MapR-DB binary tables in MapR clusters can be indexed across multiple Elasticsearch clusters. For example, you could index one set of columns in one Elasticsearch cluster and another set of columns in another Elasticsearch cluster. supporting different applications by doing so.

Procedure

To register an Elasticsearch cluster with the MapR cluster on which your source binary tables are located, run the script /opt/mapr/bin/register-elasticsearch.
Supply the following parameters and values:
-c
Specify the name of the Elasticsearch cluster. This name is used only for registering the cluster with the MapR cluster and does not have to match the actual name.
-r
Provide either of the following values:
  • If your MapR gateways are using node clients to communicate with the Elasticsearch cluster, specify the hostname or IP address of an Elasticsearch node from which to copy the elasticsearch.yml file, Elasticsearch JAR files, and plugin JAR files.
    IMPORTANT: Before you run this script, ensure both that multicast is disabled in the elasticsearch.yml file and that the hostname or IP address of each MapR gateway node is included in the unicast node list in the elasticsearch.yml file.
  • If your MapR gateways are using transport clients to communicate with the Elasticsearch cluster, specify the hostname or IP address of an Elasticsearch transport node from which to copy the elasticsearch.yml file, Elasticsearch JAR files, and plugin JAR files, followed by the hostnames or IP addresses of any Elasticsearch nodes to use as additional transport nodes.
-t
If you specified the second value listed for the -r option, include this parameter to notify the cluster to use the nodes listed in -r as transport nodes.
-u
Optional: Specify an alternative user ID for connecting to the Elasticsearch cluster by means of scp. The default is the current user ID.
-e
If Elasticsearch was installed by means of a ZIP or TAR file, specify the path to Elasticsearch’s installation directory on the Elasticsearch cluster. If Elasticsearch was installed with a Debian or RPM package, omit this parameter.

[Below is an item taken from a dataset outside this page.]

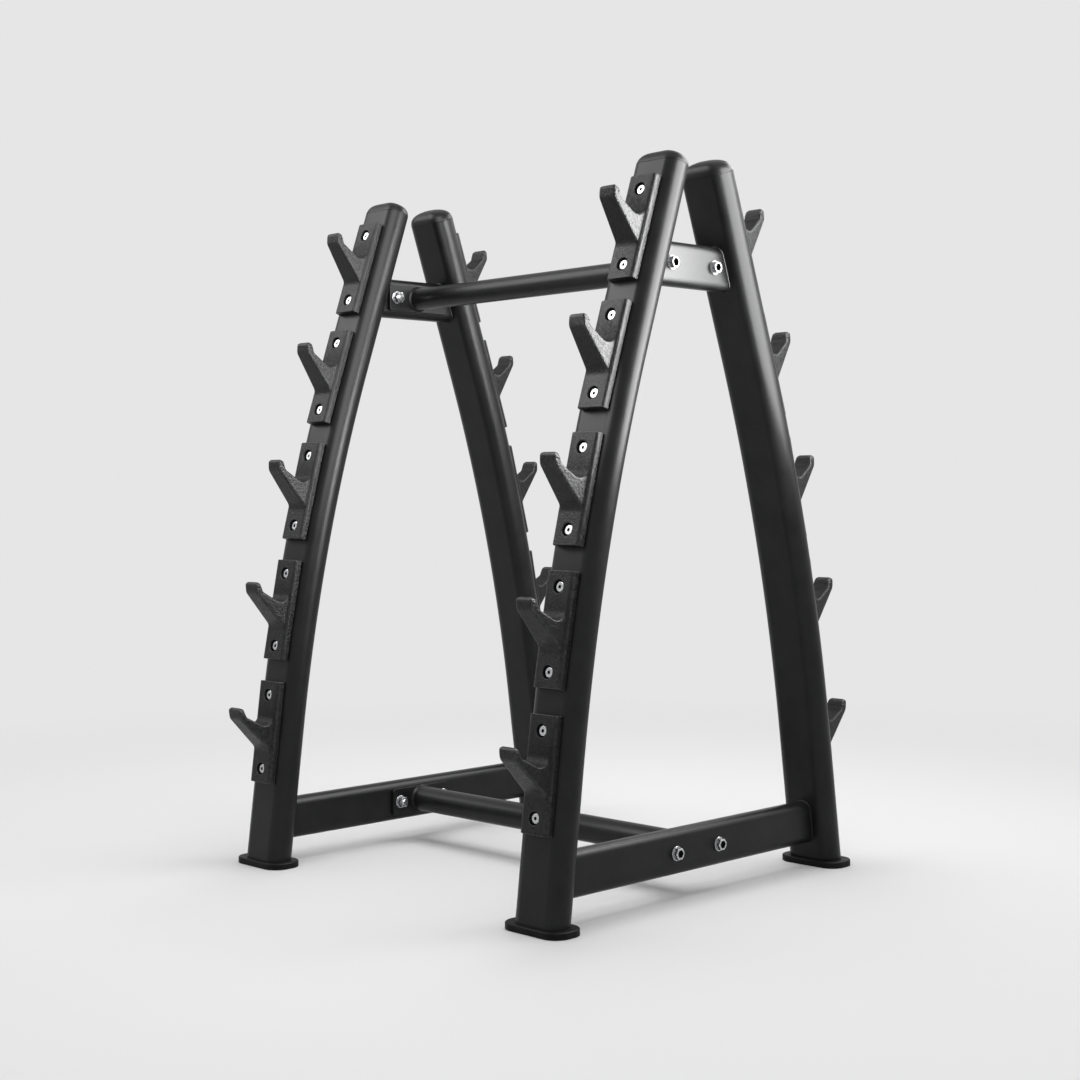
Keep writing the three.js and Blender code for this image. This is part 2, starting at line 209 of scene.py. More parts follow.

If you plan to run the script via your own script, include the -y parameter, which omits interactive prompts.

To see the help for the script, run the script with the -h parameter only.

What to do next

Set up replication from one or more MapR-DB source binary tables to Elasticsearch types. See Configuring Replication to Elasticsearch Types.

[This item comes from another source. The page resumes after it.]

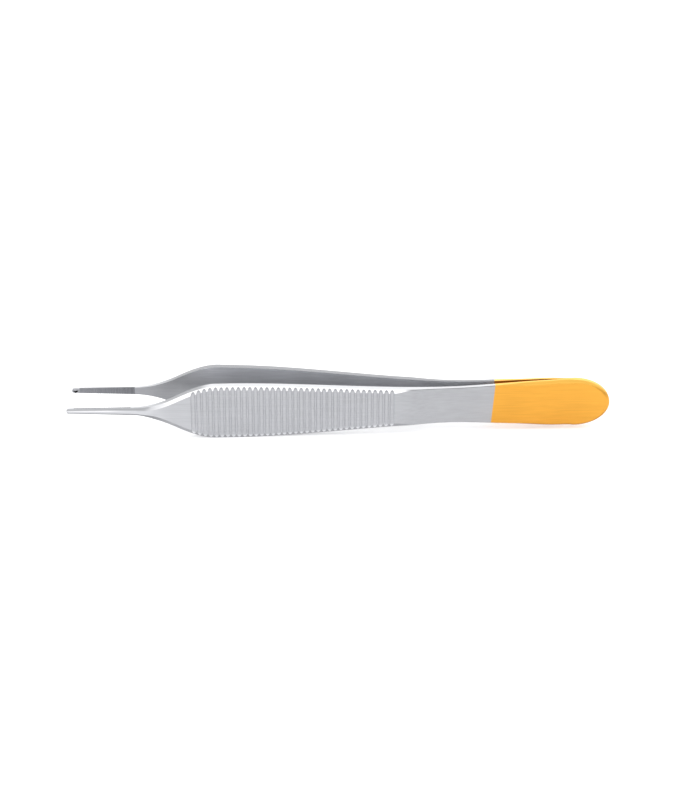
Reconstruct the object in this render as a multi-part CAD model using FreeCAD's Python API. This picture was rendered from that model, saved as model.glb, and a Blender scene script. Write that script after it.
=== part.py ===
# Thumb forceps with toothed tips and carbide pads, at full size in millimetres.
#
# The tips point to -X and the heel to +X. The two arms open along Y, and the width of their
# blades runs along Z. The forceps lies on its long edges, so Z = 0 is the surface it rests on,
# and X = 0 is the middle of its length. The far arm is on the +Y side, the near arm on the -Y
# side, and the arms are mirror images apart from their teeth.
import FreeCAD, Part
import math
import os

V = FreeCAD.Vector

# Lengths along the arm, in order from the tip to the heel
TIP_LENGTH = 14.1             # slender tip, as far as the root of the shoulder
SHOULDER_LENGTH = 18.9        # root to the widest part of the grip
WIDEST_LENGTH = 3.4           # straight stretch at full width, which the forceps rests on
GRIP_TAPER_LENGTH = 47.3      # widest part to the waist
SPRING_LENGTH = 28.2          # waist to the full width of the heel
HEEL_END_LENGTH = 7.9         # half ellipse that rounds off the heel

# Half widths of the blade, along Z
NOSE_HALF_WIDTH = 0.52
ROOT_HALF_WIDTH = 0.8
SHOULDER_MID_HALF_WIDTH = 3.3
GRIP_HALF_WIDTH = 6.15
WAIST_HALF_WIDTH = 4.15
HEEL_HALF_WIDTH = 5.46
SHOULDER_MID_LENGTH = 9.7     # root to the steepest point of the shoulder
SHOULDER_ANGLE = 26.3         # degrees between the outline and the arm there

# Half the gap between the arms, along Y
TIP_HALF_GAP = 5.1
GRIP_HALF_GAP = 4.2
WAIST_HALF_GAP = 1.37
NECK_HALF_GAP = 0.3
BEND_LENGTH = 24.0            # root to the point where the grip bends towards the heel
GRIP_ANGLE = 2.0              # degrees that the inner face leans at that bend
WAIST_ANGLE = 4.35            # degrees that the inner face leans at the waist
NECK_ANGLE = 2.0              # degrees that it leans at the neck, where the arms close up
NECK_LENGTH = 14.8            # heel end to the neck
WELD_LENGTH = 8.8             # heel end to the front of the weld between the arms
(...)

If you want to list the Elasticsearch clusters that are registered with the current MapR cluster, run the script with the -l parameter only.

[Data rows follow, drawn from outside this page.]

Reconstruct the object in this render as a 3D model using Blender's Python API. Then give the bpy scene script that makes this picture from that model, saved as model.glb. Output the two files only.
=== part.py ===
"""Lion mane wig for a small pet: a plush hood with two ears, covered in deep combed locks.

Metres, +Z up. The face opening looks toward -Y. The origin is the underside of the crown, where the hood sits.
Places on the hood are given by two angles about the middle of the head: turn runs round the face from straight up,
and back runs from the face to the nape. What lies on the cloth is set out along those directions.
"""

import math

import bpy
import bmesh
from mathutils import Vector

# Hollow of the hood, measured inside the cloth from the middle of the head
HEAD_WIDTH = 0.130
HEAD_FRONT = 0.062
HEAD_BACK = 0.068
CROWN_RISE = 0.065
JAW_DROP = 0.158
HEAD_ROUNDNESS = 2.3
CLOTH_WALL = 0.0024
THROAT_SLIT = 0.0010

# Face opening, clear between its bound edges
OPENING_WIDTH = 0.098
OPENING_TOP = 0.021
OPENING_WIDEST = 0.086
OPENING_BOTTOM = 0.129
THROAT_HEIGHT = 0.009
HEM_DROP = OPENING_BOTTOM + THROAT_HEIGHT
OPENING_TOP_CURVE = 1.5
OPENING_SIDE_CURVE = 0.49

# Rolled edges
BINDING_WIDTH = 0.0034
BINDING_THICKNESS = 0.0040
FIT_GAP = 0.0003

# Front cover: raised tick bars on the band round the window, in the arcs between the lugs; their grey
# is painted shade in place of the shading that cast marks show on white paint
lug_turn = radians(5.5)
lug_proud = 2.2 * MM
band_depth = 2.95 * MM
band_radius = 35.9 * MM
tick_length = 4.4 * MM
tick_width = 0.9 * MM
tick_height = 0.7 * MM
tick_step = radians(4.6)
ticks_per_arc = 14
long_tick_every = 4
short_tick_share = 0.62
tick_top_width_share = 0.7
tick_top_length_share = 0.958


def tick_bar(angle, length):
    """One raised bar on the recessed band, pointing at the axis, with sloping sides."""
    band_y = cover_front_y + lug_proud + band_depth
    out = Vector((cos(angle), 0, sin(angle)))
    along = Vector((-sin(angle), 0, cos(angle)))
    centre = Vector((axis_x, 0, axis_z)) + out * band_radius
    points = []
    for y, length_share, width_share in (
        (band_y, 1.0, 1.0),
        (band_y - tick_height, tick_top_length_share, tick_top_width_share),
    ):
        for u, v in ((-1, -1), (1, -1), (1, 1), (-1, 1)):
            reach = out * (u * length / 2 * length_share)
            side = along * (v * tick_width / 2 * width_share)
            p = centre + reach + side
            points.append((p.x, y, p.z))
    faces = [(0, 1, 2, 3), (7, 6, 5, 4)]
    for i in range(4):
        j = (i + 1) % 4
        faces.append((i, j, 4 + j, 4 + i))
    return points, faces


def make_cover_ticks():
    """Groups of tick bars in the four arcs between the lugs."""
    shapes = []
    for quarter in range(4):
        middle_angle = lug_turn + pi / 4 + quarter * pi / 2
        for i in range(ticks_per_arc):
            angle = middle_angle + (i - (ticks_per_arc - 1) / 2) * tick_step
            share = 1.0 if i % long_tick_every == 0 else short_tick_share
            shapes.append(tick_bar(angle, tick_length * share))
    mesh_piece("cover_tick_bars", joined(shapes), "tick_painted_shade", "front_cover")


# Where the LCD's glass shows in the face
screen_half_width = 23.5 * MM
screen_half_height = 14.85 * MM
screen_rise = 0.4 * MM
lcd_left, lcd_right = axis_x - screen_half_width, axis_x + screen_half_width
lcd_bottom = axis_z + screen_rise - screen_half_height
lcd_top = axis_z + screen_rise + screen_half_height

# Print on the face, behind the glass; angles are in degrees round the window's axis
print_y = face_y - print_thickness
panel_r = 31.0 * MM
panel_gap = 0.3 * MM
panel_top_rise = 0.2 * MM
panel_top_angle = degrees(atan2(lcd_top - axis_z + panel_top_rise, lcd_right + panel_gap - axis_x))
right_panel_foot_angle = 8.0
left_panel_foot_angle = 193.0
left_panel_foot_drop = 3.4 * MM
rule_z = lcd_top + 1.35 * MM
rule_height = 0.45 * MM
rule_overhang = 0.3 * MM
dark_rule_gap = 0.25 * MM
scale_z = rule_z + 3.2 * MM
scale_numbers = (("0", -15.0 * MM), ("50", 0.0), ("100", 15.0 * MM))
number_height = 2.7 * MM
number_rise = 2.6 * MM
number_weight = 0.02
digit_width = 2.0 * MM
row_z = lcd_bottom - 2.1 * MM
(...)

If you change the elasticsearch.yml file for the cluster, the Elasticsearch JAR files for the cluster, or both, you must re-register the Elasticsearch cluster with the MapR source cluster and restart the MapR gateways that you are using for indexing. Follow these steps:

  1. Pause indexing of your MapR-DB source binary tables. To get a list of the Elasticsearch types that are used for each source table, use the maprcli table replica elasticsearch list command. For each Elasticsearch type, issue the maprcli table replica elasticsearch pause command to pause indexing.
  2. Re-register the Elasticsearch cluster by running the script /opt/mapr/bin/register-elasticsearch. Use the same parameters as you did when you first registered the Elasticsearch cluster. However, this time include the -f parameter to force the registration. This parameter is necessary because you are not unregistering the cluster before registering it again.
  3. Restart the MapR gateways that you are using for indexing. See the section "On clusters where gateways are running" in Configuring a MapR Gateway Master-Slave Topology.
  4. Resume indexing by issuing the command maprcli table replica elasticsearch resume for each Elasticsearch type that you are indexing your data in.
If you want to delete the registration for an Elasticsearch cluster, run the script with these parameters:
  • -c: Specify the name that was used for the Elasticsearch cluster when it was registered.
  • -d: Specifies to delete the registration.